L’enseignement de l’ECR, étroitement lié à la citoyenneté, doit reposer sur des approches permettant le développement des « capabilités », de l’autonomie, d’une conscience et d’une pensée éducative critiques, à visée émancipatoire et démocratique (Freire, 1973, 2006 ; Nussbaum, 2012). Ce que Paolo Freire a appelé une pédagogie de conscientisation et d’engagement vise à permettre aux futurs enseignants, puis à leurs futurs élèves, de prendre conscience des événements et des enjeux locaux, nationaux et internationaux afin qu’ils assument leurs responsabilités à l’égard du monde. Une pédagogie qui vise à analyser avec un oeil critique les causes des problèmes, qui tente d’apporter des solutions et développe l’autonomie des citoyens par un engagement à faire des actions concrètes pour améliorer le monde. Aujourd’hui, la mobilisation d’une pensée critique, et d’un jugement critique, est considérée comme une compétence fondamentale de l’acte d’enseigner (Kpazai et al. 2015). Si les enseignants ne mobilisent pas eux-mêmes les compétences (cognitives, affectives, sociales, éthiques) inhérentes à une conscientisation critique, à une responsabilisation et à une transformation sociale, ils ne stimuleront pas ces compétences chez leurs apprenants, qui risquent « de s’ancrer dans le confort des certitudes ou dans la facilité de l’individualisme radical » (Daniel, 2015 : 216). L’approche socioconstructiviste, les perspectives transformatives et critiques, l’empowerment, la différenciation pédagogique, de même que les méthodes pour créer un climat fondé sur le dialogue et une culture d’échanges, de coresponsabilité, de participation aux décisions, et l’engagement à respecter le pluralisme et les droits sont donc au coeur d’une formation en ECR et en éducation à la citoyenneté.

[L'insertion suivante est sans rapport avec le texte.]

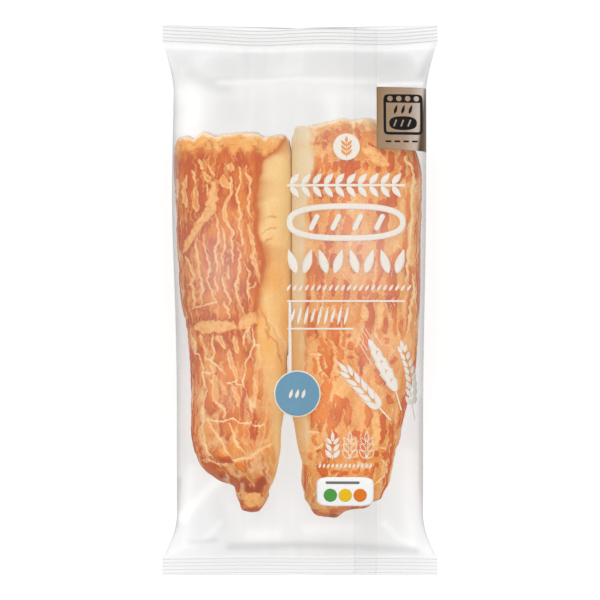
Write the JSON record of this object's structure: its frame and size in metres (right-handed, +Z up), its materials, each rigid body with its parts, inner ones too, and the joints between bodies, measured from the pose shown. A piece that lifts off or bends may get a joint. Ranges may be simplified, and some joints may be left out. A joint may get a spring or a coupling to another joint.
{
  "type": "tiger bread pack",
  "caption": "Clear film pouch round two half baguettes of tiger bread lying side by side, with a flat crimped seal across each end.",
  "frame": {"origin": "on the resting plane, under the middle of the pouch as it lies on its back", "axes": "+Z up, out of the pack's printed front; +Y towards the pack's upper end seal; +X to the right of its front"},
  "size_m": [0.157, 0.314, 0.0471],
  "materials": {
    "film": "clear glossy film with golden crust behind it",
    "crust": "baked bread with a cracked orange-brown tiger crust",
    "print": "off-white ink printed on the film",
    "label": "bronze ink printed on the film"
  },
  "bodies": {
    "root": {"pouch": "film"}
  },
  "joints": []
}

Une solide formation et une éducation antidiscriminatoire, inclusive, globale, démocratique, aux droits et libertés, tant chez le personnel scolaire que chez les élèves, manque cruellement, comme en témoignent les préoccupations des milieux éducatifs, les orientations de diverses politiques publiques récentes et les recommandations d’organismes gouvernementaux. Par exemple, le récent Plan d’action gouvernemental intitulé La radicalisation au Québec : Agir, prévenir, détecter et vivre ensemble. 2015-2018, a fixé comme objectif de renforcer l’éducation aux droits et libertés dans la formation des enseignants en Éthique et culture religieuse (ECR), de même que celle des élèves. Par ailleurs, dans son rapport sur le profilage racial et la discrimination systémique (2011), la Commission des droits de la personne et des droits de la jeunesse (CDPDJ) recommandait aux universités d’intensifier la formation antiraciste des futurs enseignants, alors que le Plan d’action gouvernemental 2008-2013, La Diversité : une valeur ajoutée, demandait aux Facultés d’éducation de faire un bilan de la formation des enseignants sur la pluriethnicité, avec cette même préoccupation.